*WHAT TO DO:* Print all entries precisely as they are written.

*DATASET:*
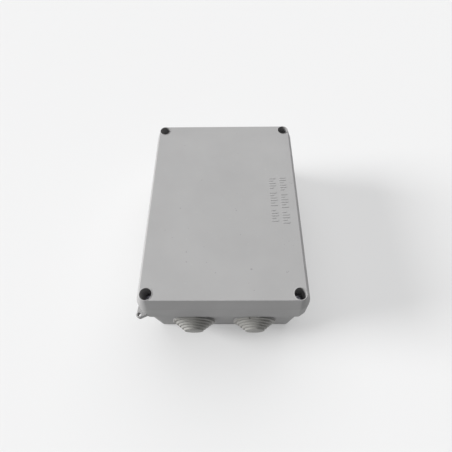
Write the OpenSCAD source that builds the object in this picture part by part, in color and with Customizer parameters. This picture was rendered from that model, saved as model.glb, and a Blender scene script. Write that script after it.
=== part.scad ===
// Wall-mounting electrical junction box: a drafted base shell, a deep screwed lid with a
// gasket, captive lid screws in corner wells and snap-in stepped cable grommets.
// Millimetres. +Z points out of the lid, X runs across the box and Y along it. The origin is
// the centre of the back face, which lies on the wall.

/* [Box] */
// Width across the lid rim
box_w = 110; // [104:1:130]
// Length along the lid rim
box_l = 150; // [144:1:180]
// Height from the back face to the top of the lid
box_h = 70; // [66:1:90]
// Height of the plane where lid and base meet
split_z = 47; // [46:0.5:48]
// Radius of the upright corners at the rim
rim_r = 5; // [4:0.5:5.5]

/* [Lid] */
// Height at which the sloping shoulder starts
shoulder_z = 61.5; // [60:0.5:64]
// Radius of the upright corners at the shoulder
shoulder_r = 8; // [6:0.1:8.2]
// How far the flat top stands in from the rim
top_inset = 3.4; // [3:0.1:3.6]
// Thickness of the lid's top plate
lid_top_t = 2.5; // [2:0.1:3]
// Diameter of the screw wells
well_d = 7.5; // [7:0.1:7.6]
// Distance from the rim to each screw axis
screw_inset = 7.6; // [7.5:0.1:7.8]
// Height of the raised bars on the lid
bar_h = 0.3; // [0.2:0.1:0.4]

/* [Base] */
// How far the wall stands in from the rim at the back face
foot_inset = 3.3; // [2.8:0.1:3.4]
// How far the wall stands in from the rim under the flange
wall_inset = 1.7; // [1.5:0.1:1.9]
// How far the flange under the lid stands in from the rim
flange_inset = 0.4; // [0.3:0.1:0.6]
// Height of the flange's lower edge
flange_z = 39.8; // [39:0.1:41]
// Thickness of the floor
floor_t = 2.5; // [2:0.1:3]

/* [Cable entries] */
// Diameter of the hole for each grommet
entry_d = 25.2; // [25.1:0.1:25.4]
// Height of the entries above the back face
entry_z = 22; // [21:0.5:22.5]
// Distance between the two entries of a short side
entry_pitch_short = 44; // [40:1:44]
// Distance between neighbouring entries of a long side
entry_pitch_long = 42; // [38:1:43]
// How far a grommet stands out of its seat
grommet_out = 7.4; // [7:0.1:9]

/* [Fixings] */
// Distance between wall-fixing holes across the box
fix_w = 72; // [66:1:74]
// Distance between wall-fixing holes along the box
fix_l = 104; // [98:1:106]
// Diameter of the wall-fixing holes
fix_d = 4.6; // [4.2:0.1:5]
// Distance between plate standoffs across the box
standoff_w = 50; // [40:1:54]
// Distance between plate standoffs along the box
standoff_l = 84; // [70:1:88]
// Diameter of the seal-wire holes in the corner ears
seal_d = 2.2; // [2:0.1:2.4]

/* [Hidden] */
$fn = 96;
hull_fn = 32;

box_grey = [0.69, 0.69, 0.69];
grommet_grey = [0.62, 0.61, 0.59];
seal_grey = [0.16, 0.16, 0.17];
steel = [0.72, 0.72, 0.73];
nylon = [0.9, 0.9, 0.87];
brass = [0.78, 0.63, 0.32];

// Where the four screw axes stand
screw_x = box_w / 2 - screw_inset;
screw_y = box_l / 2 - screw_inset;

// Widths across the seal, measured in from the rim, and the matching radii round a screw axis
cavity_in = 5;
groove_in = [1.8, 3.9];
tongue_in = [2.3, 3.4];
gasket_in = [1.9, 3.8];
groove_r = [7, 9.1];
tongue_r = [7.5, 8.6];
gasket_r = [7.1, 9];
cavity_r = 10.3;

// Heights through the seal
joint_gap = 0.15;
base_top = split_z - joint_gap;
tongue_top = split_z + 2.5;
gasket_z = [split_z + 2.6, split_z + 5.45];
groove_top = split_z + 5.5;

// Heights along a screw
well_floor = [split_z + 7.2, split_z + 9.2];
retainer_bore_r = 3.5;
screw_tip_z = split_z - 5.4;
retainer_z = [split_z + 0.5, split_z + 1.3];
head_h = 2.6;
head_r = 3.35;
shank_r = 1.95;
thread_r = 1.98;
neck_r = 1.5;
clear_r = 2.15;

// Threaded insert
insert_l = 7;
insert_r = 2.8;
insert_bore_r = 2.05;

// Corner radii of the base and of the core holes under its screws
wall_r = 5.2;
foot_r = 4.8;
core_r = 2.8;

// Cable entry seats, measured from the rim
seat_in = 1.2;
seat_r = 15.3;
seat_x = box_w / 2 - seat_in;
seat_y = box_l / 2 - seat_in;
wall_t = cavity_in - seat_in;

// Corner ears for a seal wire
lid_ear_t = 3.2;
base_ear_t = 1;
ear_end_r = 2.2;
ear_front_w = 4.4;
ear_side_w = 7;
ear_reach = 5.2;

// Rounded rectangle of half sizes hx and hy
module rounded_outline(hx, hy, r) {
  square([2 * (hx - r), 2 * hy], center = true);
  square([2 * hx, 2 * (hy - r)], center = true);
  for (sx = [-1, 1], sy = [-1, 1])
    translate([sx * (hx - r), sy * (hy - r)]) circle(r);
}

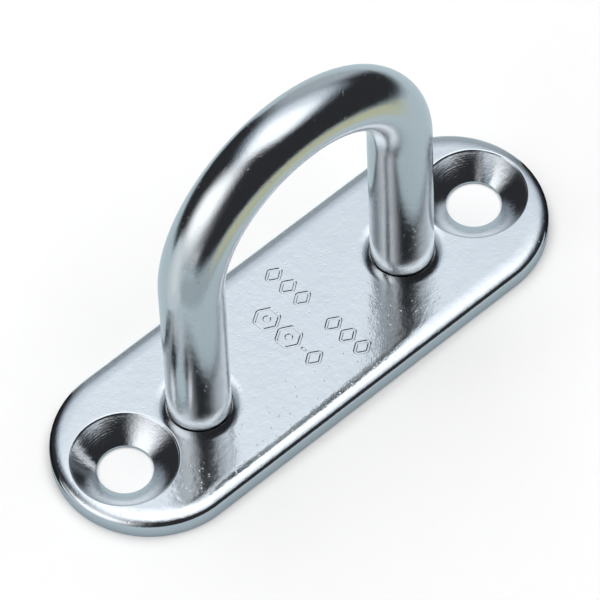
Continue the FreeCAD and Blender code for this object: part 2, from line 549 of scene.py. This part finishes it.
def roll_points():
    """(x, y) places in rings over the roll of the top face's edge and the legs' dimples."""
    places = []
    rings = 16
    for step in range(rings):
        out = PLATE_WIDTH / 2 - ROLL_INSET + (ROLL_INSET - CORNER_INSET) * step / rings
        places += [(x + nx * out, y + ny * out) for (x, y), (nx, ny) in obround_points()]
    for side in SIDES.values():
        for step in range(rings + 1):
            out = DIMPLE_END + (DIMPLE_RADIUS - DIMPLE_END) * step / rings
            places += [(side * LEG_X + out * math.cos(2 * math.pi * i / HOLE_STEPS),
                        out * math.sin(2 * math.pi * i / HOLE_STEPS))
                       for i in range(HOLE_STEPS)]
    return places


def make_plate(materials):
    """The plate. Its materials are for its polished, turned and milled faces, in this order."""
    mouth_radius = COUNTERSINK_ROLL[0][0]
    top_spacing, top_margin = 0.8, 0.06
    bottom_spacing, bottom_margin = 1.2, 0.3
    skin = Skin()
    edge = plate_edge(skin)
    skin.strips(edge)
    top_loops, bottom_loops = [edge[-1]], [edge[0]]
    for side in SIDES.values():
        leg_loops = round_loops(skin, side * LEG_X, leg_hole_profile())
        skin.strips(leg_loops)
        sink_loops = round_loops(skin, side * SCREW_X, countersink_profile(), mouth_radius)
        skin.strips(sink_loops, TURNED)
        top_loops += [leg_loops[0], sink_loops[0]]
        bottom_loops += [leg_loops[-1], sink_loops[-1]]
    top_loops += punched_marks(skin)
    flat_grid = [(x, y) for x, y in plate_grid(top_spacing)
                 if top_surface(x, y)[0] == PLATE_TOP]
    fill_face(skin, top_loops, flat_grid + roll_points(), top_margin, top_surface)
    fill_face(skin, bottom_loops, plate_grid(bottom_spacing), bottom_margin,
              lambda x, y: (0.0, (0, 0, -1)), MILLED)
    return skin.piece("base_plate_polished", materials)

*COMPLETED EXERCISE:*
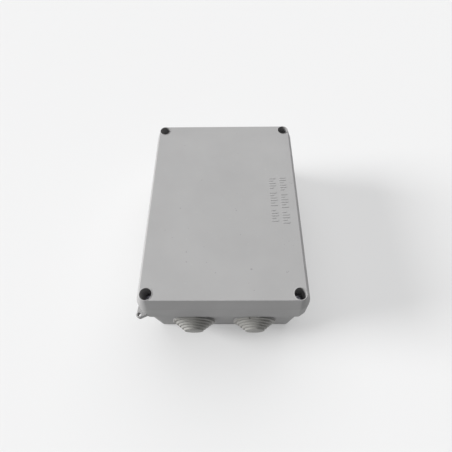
Write the OpenSCAD source that builds the object in this picture part by part, in color and with Customizer parameters. This picture was rendered from that model, saved as model.glb, and a Blender scene script. Write that script after it.
=== part.scad ===
// Wall-mounting electrical junction box: a drafted base shell, a deep screwed lid with a
// gasket, captive lid screws in corner wells and snap-in stepped cable grommets.
// Millimetres. +Z points out of the lid, X runs across the box and Y along it. The origin is
// the centre of the back face, which lies on the wall.

/* [Box] */
// Width across the lid rim
box_w = 110; // [104:1:130]
// Length along the lid rim
box_l = 150; // [144:1:180]
// Height from the back face to the top of the lid
box_h = 70; // [66:1:90]
// Height of the plane where lid and base meet
split_z = 47; // [46:0.5:48]
// Radius of the upright corners at the rim
rim_r = 5; // [4:0.5:5.5]

/* [Lid] */
// Height at which the sloping shoulder starts
shoulder_z = 61.5; // [60:0.5:64]
// Radius of the upright corners at the shoulder
shoulder_r = 8; // [6:0.1:8.2]
// How far the flat top stands in from the rim
top_inset = 3.4; // [3:0.1:3.6]
// Thickness of the lid's top plate
lid_top_t = 2.5; // [2:0.1:3]
// Diameter of the screw wells
well_d = 7.5; // [7:0.1:7.6]
// Distance from the rim to each screw axis
screw_inset = 7.6; // [7.5:0.1:7.8]
// Height of the raised bars on the lid
bar_h = 0.3; // [0.2:0.1:0.4]

/* [Base] */
// How far the wall stands in from the rim at the back face
foot_inset = 3.3; // [2.8:0.1:3.4]
// How far the wall stands in from the rim under the flange
wall_inset = 1.7; // [1.5:0.1:1.9]
// How far the flange under the lid stands in from the rim
flange_inset = 0.4; // [0.3:0.1:0.6]
// Height of the flange's lower edge
flange_z = 39.8; // [39:0.1:41]
// Thickness of the floor
floor_t = 2.5; // [2:0.1:3]

/* [Cable entries] */
// Diameter of the hole for each grommet
entry_d = 25.2; // [25.1:0.1:25.4]
// Height of the entries above the back face
entry_z = 22; // [21:0.5:22.5]
// Distance between the two entries of a short side
entry_pitch_short = 44; // [40:1:44]
// Distance between neighbouring entries of a long side
entry_pitch_long = 42; // [38:1:43]
// How far a grommet stands out of its seat
grommet_out = 7.4; // [7:0.1:9]

/* [Fixings] */
// Distance between wall-fixing holes across the box
fix_w = 72; // [66:1:74]
// Distance between wall-fixing holes along the box
fix_l = 104; // [98:1:106]
// Diameter of the wall-fixing holes
fix_d = 4.6; // [4.2:0.1:5]
// Distance between plate standoffs across the box
standoff_w = 50; // [40:1:54]
// Distance between plate standoffs along the box
standoff_l = 84; // [70:1:88]
// Diameter of the seal-wire holes in the corner ears
seal_d = 2.2; // [2:0.1:2.4]

/* [Hidden] */
$fn = 96;
hull_fn = 32;

box_grey = [0.69, 0.69, 0.69];
grommet_grey = [0.62, 0.61, 0.59];
seal_grey = [0.16, 0.16, 0.17];
steel = [0.72, 0.72, 0.73];
nylon = [0.9, 0.9, 0.87];
brass = [0.78, 0.63, 0.32];

// Where the four screw axes stand
screw_x = box_w / 2 - screw_inset;
screw_y = box_l / 2 - screw_inset;

// Widths across the seal, measured in from the rim, and the matching radii round a screw axis
cavity_in = 5;
groove_in = [1.8, 3.9];
tongue_in = [2.3, 3.4];
gasket_in = [1.9, 3.8];
groove_r = [7, 9.1];
tongue_r = [7.5, 8.6];
gasket_r = [7.1, 9];
cavity_r = 10.3;

// Heights through the seal
joint_gap = 0.15;
base_top = split_z - joint_gap;
tongue_top = split_z + 2.5;
gasket_z = [split_z + 2.6, split_z + 5.45];
groove_top = split_z + 5.5;

// Heights along a screw
well_floor = [split_z + 7.2, split_z + 9.2];
retainer_bore_r = 3.5;
screw_tip_z = split_z - 5.4;
retainer_z = [split_z + 0.5, split_z + 1.3];
head_h = 2.6;
head_r = 3.35;
shank_r = 1.95;
thread_r = 1.98;
neck_r = 1.5;
clear_r = 2.15;

// Threaded insert
insert_l = 7;
insert_r = 2.8;
insert_bore_r = 2.05;

// Corner radii of the base and of the core holes under its screws
wall_r = 5.2;
foot_r = 4.8;
core_r = 2.8;

// Cable entry seats, measured from the rim
seat_in = 1.2;
seat_r = 15.3;
seat_x = box_w / 2 - seat_in;
seat_y = box_l / 2 - seat_in;
wall_t = cavity_in - seat_in;

// Corner ears for a seal wire
lid_ear_t = 3.2;
base_ear_t = 1;
ear_end_r = 2.2;
ear_front_w = 4.4;
ear_side_w = 7;
ear_reach = 5.2;

// Rounded rectangle of half sizes hx and hy
module rounded_outline(hx, hy, r) {
  square([2 * (hx - r), 2 * hy], center = true);
  square([2 * hx, 2 * (hy - r)], center = true);
  for (sx = [-1, 1], sy = [-1, 1])
    translate([sx * (hx - r), sy * (hy - r)]) circle(r);
}

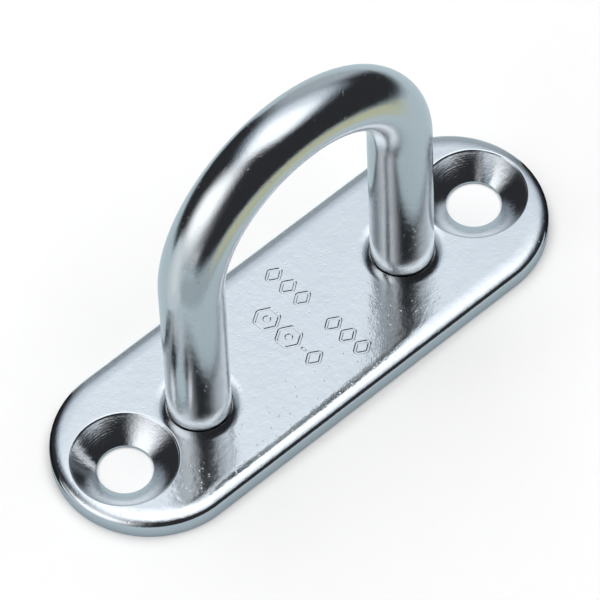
Continue the FreeCAD and Blender code for this object: part 2, from line 549 of scene.py. This part finishes it.
def roll_points():
    """(x, y) places in rings over the roll of the top face's edge and the legs' dimples."""
    places = []
    rings = 16
    for step in range(rings):
        out = PLATE_WIDTH / 2 - ROLL_INSET + (ROLL_INSET - CORNER_INSET) * step / rings
        places += [(x + nx * out, y + ny * out) for (x, y), (nx, ny) in obround_points()]
    for side in SIDES.values():
        for step in range(rings + 1):
            out = DIMPLE_END + (DIMPLE_RADIUS - DIMPLE_END) * step / rings
            places += [(side * LEG_X + out * math.cos(2 * math.pi * i / HOLE_STEPS),
                        out * math.sin(2 * math.pi * i / HOLE_STEPS))
                       for i in range(HOLE_STEPS)]
    return places


def make_plate(materials):
    """The plate. Its materials are for its polished, turned and milled faces, in this order."""
    mouth_radius = COUNTERSINK_ROLL[0][0]
    top_spacing, top_margin = 0.8, 0.06
    bottom_spacing, bottom_margin = 1.2, 0.3
    skin = Skin()
    edge = plate_edge(skin)
    skin.strips(edge)
    top_loops, bottom_loops = [edge[-1]], [edge[0]]
    for side in SIDES.values():
        leg_loops = round_loops(skin, side * LEG_X, leg_hole_profile())
        skin.strips(leg_loops)
        sink_loops = round_loops(skin, side * SCREW_X, countersink_profile(), mouth_radius)
        skin.strips(sink_loops, TURNED)
        top_loops += [leg_loops[0], sink_loops[0]]
        bottom_loops += [leg_loops[-1], sink_loops[-1]]
    top_loops += punched_marks(skin)
    flat_grid = [(x, y) for x, y in plate_grid(top_spacing)
                 if top_surface(x, y)[0] == PLATE_TOP]
    fill_face(skin, top_loops, flat_grid + roll_points(), top_margin, top_surface)
    fill_face(skin, bottom_loops, plate_grid(bottom_spacing), bottom_margin,
              lambda x, y: (0.0, (0, 0, -1)), MILLED)
    return skin.piece("base_plate_polished", materials)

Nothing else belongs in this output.